CAD and scene scripts
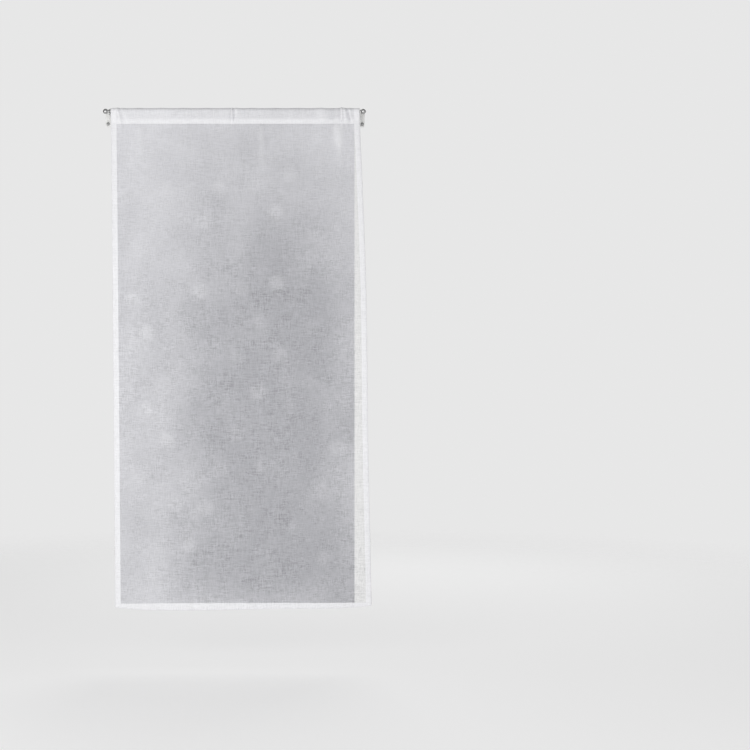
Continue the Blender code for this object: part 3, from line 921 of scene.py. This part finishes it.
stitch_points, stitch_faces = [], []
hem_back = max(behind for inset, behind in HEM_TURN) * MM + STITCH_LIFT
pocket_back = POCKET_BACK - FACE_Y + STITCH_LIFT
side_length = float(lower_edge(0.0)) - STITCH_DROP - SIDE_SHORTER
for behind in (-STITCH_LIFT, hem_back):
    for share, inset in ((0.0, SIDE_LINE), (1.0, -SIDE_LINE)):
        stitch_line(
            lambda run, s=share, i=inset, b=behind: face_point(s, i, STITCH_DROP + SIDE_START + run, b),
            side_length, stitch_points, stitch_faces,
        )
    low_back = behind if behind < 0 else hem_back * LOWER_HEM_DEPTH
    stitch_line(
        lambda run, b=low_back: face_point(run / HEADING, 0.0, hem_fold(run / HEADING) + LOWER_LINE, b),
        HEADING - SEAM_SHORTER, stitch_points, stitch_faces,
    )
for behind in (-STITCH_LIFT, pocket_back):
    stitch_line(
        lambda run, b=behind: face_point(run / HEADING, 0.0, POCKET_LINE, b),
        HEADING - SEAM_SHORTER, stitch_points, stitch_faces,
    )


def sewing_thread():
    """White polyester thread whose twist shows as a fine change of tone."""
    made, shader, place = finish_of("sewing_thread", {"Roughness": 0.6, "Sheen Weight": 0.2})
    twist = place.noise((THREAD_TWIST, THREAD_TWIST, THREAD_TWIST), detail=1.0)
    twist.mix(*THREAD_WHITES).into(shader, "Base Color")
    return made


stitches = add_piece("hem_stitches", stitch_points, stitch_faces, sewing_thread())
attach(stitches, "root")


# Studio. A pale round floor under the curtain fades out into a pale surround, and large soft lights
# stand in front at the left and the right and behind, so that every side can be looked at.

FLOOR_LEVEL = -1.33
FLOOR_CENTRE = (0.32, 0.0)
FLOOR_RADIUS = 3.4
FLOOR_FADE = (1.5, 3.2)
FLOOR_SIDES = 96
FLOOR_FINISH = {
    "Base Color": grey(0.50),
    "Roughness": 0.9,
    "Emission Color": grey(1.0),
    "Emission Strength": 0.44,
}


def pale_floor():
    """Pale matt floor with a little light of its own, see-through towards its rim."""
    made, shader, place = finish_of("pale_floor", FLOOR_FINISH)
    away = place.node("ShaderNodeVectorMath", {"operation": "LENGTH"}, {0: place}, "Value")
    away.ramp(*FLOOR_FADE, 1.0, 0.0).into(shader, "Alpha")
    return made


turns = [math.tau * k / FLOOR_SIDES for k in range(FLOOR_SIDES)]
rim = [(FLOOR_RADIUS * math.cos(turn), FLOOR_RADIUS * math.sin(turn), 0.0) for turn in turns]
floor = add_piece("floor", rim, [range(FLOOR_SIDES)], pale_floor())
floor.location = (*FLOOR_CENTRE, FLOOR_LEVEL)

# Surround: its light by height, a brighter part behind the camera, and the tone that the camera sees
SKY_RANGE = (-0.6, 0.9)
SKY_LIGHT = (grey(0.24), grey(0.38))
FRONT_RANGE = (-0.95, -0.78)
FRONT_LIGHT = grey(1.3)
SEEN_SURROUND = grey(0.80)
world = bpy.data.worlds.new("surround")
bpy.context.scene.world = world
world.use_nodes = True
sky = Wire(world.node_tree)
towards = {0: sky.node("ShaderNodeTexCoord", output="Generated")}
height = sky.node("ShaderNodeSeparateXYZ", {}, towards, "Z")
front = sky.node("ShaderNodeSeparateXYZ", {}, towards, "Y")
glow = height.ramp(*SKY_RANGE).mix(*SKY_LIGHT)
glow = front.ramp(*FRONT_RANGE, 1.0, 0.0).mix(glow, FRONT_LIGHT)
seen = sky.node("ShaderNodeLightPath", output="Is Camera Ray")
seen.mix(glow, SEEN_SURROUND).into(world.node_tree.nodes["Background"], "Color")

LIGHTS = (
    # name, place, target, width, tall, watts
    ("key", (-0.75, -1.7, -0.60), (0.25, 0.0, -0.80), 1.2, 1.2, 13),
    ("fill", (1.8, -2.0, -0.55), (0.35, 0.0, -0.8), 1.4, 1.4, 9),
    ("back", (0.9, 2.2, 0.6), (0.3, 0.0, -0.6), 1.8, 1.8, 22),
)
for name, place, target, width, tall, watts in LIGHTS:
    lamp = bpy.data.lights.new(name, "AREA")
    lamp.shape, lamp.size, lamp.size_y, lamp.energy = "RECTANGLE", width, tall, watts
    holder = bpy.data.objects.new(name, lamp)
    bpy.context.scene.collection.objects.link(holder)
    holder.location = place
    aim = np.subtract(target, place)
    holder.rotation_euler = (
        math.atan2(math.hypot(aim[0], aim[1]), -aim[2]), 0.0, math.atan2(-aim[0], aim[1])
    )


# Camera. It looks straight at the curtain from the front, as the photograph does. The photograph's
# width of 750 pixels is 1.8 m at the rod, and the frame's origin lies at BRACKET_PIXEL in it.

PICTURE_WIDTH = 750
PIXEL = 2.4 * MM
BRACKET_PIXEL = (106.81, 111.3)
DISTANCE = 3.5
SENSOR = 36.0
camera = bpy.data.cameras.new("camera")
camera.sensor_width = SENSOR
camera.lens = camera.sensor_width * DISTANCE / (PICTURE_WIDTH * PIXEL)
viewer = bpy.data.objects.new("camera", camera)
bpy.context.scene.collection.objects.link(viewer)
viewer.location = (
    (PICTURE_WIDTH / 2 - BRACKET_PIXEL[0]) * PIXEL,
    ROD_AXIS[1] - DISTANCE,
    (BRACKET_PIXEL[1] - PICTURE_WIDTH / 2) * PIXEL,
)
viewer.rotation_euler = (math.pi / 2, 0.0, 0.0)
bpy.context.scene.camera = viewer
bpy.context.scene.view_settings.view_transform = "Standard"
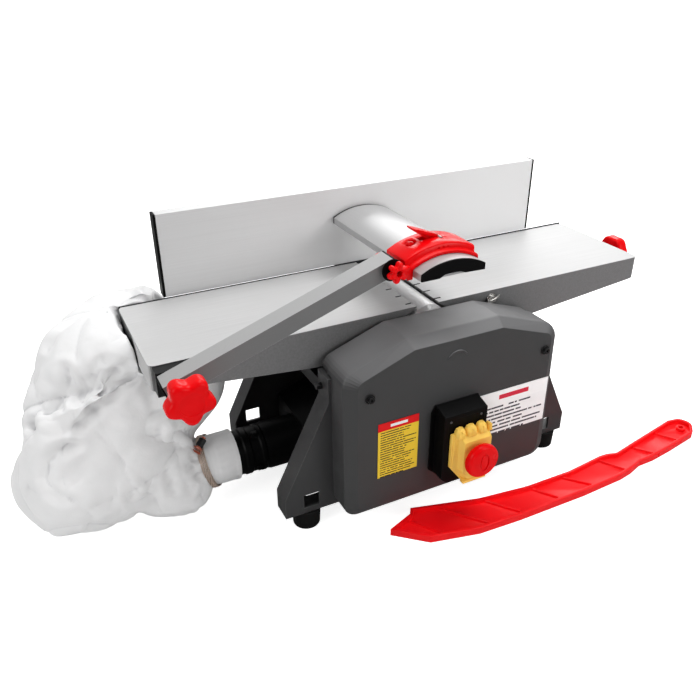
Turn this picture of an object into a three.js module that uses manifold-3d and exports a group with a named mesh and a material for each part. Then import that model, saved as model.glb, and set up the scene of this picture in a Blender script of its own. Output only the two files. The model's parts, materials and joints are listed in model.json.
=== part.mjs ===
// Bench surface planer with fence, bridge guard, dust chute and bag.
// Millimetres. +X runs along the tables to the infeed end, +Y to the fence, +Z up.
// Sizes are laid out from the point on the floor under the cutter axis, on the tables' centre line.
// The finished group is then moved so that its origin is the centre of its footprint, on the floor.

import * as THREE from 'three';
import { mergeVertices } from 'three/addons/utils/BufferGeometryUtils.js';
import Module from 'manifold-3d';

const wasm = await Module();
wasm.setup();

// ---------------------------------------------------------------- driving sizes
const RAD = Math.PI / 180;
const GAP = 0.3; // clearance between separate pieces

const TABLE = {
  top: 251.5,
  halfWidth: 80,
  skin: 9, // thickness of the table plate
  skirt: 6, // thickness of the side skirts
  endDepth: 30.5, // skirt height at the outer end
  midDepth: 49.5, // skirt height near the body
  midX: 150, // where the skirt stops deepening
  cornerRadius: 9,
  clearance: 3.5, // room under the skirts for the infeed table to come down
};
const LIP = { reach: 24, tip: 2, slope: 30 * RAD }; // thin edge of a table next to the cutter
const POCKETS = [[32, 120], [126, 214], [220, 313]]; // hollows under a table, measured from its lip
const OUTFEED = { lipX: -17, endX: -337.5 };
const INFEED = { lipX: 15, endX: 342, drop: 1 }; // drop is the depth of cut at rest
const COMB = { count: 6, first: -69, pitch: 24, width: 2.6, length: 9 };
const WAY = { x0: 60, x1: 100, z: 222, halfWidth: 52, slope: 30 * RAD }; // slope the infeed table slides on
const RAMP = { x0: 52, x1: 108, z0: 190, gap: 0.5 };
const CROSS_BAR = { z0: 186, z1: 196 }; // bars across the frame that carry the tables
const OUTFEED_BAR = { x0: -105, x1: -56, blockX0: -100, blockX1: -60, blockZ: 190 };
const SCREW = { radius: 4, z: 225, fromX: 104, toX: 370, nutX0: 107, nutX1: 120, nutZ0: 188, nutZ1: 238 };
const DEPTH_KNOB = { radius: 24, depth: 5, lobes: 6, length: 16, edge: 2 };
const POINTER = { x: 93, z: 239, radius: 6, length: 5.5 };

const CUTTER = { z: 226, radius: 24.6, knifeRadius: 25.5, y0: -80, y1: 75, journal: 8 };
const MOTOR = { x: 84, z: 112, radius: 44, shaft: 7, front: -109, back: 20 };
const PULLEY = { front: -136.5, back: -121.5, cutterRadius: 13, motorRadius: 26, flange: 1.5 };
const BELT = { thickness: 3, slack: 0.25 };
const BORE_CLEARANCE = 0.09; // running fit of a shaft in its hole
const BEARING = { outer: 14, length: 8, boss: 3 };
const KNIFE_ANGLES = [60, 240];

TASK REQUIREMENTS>
Extract verbatim only those lines that run from the line with "Turn this picture" to the line with "on the floor.", inclusive.

EXERCISE RESPONSE>
Turn this picture of an object into a three.js module that uses manifold-3d and exports a group with a named mesh and a material for each part. Then import that model, saved as model.glb, and set up the scene of this picture in a Blender script of its own. Output only the two files. The model's parts, materials and joints are listed in model.json.
=== part.mjs ===
// Bench surface planer with fence, bridge guard, dust chute and bag.
// Millimetres. +X runs along the tables to the infeed end, +Y to the fence, +Z up.
// Sizes are laid out from the point on the floor under the cutter axis, on the tables' centre line.
// The finished group is then moved so that its origin is the centre of its footprint, on the floor.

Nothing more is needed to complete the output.